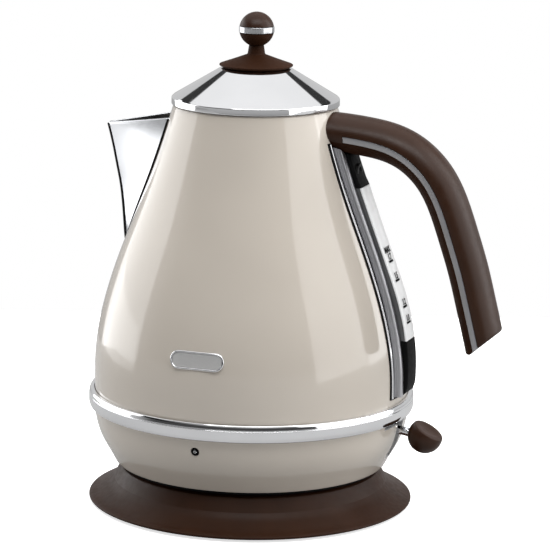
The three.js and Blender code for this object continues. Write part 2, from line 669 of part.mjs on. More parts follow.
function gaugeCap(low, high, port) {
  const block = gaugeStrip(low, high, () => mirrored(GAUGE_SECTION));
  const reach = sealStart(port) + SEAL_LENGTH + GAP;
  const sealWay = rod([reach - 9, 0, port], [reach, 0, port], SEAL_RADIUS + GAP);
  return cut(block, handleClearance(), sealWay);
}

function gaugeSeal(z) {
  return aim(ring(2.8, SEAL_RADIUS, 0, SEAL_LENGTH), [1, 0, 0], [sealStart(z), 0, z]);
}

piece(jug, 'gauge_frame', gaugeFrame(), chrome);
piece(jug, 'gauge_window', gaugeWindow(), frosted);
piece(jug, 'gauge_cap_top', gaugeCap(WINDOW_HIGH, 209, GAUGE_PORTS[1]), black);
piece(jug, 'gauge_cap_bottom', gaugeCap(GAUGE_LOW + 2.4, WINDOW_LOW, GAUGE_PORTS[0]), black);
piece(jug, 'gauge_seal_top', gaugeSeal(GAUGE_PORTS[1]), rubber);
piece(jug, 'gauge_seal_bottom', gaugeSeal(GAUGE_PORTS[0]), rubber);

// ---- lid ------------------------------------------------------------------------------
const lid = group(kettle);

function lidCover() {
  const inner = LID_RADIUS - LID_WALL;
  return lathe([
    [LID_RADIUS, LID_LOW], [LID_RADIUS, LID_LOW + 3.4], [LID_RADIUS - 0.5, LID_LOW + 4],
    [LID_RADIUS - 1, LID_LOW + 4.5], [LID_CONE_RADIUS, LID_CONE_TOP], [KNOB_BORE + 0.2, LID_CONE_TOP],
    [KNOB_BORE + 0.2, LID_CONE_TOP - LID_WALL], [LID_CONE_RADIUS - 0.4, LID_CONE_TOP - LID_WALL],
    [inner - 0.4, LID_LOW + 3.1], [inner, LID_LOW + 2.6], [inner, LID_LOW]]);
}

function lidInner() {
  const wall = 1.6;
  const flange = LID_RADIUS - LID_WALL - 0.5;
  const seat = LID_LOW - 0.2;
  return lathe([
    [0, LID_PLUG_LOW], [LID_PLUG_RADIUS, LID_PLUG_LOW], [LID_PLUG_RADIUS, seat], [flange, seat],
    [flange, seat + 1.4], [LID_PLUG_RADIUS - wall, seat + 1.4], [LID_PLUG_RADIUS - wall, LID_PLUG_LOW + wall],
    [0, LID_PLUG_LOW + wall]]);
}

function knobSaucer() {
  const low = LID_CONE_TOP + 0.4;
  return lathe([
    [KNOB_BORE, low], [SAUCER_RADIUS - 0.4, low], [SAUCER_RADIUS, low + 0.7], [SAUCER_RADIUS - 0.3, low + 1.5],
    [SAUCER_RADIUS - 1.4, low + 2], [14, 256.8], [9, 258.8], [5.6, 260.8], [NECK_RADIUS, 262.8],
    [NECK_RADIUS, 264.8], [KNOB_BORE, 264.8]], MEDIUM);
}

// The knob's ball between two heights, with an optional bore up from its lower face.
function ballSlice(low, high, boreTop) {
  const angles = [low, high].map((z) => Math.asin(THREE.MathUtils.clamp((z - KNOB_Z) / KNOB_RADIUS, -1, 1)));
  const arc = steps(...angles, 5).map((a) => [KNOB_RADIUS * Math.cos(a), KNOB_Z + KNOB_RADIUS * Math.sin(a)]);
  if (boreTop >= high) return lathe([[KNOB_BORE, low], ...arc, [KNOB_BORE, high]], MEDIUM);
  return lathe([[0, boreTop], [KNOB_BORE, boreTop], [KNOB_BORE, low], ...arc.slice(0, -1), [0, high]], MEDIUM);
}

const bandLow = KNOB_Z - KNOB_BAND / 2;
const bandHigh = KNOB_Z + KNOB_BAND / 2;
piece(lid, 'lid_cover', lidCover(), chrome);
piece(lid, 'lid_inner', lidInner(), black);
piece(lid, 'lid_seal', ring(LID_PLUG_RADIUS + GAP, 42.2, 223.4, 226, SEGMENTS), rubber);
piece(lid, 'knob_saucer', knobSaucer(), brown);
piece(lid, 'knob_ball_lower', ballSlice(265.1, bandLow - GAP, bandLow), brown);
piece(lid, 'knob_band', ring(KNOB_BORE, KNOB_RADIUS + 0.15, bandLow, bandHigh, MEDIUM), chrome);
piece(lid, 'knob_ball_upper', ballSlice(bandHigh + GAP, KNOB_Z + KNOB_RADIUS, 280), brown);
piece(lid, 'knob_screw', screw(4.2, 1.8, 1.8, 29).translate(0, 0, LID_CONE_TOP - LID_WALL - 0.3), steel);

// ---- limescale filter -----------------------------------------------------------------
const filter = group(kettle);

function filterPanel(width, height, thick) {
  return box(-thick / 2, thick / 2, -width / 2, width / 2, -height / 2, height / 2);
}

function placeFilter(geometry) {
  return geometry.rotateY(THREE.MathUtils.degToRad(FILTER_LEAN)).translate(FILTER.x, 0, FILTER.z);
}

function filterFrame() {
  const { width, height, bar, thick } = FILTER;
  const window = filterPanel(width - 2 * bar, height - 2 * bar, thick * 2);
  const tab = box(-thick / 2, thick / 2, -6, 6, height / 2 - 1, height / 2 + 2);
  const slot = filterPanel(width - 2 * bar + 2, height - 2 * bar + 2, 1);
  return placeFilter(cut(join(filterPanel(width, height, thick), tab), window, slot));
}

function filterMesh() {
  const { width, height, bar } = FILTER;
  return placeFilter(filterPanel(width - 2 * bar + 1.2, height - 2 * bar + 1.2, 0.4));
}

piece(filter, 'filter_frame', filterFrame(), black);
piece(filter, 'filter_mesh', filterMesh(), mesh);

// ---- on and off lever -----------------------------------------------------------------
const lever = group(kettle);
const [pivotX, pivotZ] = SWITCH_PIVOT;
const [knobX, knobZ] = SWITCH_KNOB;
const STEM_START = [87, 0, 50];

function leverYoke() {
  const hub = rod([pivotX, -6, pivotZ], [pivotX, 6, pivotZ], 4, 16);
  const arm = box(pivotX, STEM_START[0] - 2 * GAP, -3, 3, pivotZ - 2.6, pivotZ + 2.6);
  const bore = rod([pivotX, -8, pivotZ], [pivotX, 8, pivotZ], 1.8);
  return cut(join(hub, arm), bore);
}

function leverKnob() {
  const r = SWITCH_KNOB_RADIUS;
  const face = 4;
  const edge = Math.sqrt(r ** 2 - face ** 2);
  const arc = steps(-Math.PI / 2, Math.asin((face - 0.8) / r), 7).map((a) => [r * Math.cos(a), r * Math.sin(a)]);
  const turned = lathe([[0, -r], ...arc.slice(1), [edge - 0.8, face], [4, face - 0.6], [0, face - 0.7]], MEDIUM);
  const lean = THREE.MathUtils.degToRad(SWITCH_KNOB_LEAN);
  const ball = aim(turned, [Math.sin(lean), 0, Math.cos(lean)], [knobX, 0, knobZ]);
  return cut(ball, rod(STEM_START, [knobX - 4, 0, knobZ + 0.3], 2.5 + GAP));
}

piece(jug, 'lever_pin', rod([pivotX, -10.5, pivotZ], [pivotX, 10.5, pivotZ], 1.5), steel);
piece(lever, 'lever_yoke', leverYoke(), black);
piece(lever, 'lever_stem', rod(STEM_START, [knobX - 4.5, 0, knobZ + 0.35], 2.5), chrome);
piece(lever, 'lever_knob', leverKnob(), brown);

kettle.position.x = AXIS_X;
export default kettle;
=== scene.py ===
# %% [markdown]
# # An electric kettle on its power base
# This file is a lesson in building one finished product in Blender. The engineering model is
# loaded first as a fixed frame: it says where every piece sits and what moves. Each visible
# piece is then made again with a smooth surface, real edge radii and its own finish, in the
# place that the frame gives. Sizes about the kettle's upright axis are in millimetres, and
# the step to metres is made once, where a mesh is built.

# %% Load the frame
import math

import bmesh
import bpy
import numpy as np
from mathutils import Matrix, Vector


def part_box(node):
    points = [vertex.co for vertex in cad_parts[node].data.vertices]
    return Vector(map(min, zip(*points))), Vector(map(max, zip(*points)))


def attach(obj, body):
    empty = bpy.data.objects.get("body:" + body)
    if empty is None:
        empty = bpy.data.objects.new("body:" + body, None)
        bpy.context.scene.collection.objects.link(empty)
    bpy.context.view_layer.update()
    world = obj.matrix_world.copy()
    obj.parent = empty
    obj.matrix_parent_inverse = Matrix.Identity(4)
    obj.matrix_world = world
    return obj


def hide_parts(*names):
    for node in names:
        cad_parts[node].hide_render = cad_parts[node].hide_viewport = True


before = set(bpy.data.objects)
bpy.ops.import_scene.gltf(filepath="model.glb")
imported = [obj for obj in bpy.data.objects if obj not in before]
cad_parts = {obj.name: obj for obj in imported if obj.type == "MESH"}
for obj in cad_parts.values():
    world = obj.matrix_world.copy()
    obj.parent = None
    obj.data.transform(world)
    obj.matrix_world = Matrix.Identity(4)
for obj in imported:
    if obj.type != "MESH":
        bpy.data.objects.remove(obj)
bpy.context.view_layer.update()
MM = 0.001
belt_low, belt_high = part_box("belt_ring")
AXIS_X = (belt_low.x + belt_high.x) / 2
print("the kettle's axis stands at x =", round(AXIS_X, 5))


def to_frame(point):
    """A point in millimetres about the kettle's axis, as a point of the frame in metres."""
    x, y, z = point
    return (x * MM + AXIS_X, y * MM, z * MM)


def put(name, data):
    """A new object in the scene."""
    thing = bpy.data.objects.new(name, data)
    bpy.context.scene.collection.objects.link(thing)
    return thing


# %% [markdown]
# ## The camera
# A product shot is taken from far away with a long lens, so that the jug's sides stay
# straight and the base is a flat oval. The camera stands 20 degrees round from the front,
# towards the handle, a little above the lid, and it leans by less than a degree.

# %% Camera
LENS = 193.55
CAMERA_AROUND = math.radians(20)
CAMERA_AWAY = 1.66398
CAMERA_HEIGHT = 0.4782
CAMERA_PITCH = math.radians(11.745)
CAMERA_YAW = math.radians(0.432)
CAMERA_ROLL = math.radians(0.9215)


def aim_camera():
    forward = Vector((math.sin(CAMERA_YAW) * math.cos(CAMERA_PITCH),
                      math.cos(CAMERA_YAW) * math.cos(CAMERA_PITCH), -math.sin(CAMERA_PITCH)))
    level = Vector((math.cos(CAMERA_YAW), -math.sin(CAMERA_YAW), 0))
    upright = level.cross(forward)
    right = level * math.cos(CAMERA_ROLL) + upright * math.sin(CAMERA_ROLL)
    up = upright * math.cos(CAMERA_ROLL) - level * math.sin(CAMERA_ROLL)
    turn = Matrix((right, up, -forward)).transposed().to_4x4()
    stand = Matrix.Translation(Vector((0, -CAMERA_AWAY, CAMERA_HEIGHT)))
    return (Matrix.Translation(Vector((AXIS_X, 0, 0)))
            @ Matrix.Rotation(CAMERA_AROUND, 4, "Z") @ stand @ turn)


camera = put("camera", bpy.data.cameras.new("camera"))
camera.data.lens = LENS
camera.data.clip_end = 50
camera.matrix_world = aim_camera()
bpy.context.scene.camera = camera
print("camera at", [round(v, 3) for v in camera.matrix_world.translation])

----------

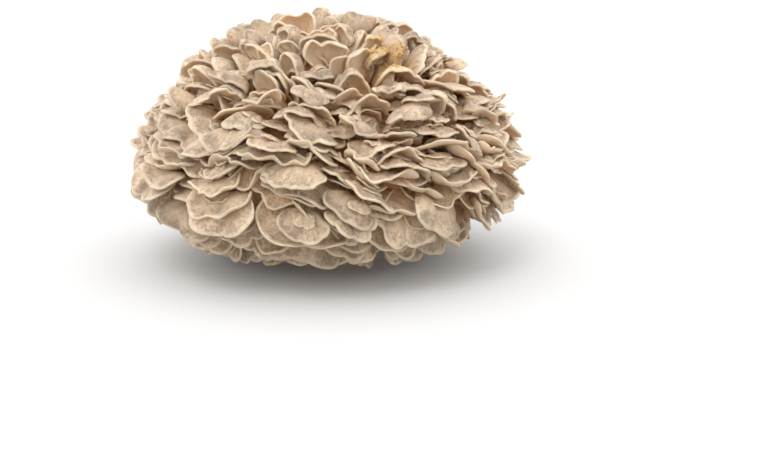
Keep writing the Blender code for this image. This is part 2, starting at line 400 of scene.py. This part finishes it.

----------

Reproduce, exactly as written, the stretch of lines whose first line is the one with "pivotZ], 1.5), steel);" and whose last line is the one with "for node in".

piece(jug, 'lever_pin', rod([pivotX, -10.5, pivotZ], [pivotX, 10.5, pivotZ], 1.5), steel);
piece(lever, 'lever_yoke', leverYoke(), black);
piece(lever, 'lever_stem', rod(STEM_START, [knobX - 4.5, 0, knobZ + 0.35], 2.5), chrome);
piece(lever, 'lever_knob', leverKnob(), brown);

kettle.position.x = AXIS_X;
export default kettle;
=== scene.py ===
# %% [markdown]
# # An electric kettle on its power base
# This file is a lesson in building one finished product in Blender. The engineering model is
# loaded first as a fixed frame: it says where every piece sits and what moves. Each visible
# piece is then made again with a smooth surface, real edge radii and its own finish, in the
# place that the frame gives. Sizes about the kettle's upright axis are in millimetres, and
# the step to metres is made once, where a mesh is built.

# %% Load the frame
import math

import bmesh
import bpy
import numpy as np
from mathutils import Matrix, Vector


def part_box(node):
    points = [vertex.co for vertex in cad_parts[node].data.vertices]
    return Vector(map(min, zip(*points))), Vector(map(max, zip(*points)))


def attach(obj, body):
    empty = bpy.data.objects.get("body:" + body)
    if empty is None:
        empty = bpy.data.objects.new("body:" + body, None)
        bpy.context.scene.collection.objects.link(empty)
    bpy.context.view_layer.update()
    world = obj.matrix_world.copy()
    obj.parent = empty
    obj.matrix_parent_inverse = Matrix.Identity(4)
    obj.matrix_world = world
    return obj


def hide_parts(*names):
    for node in names:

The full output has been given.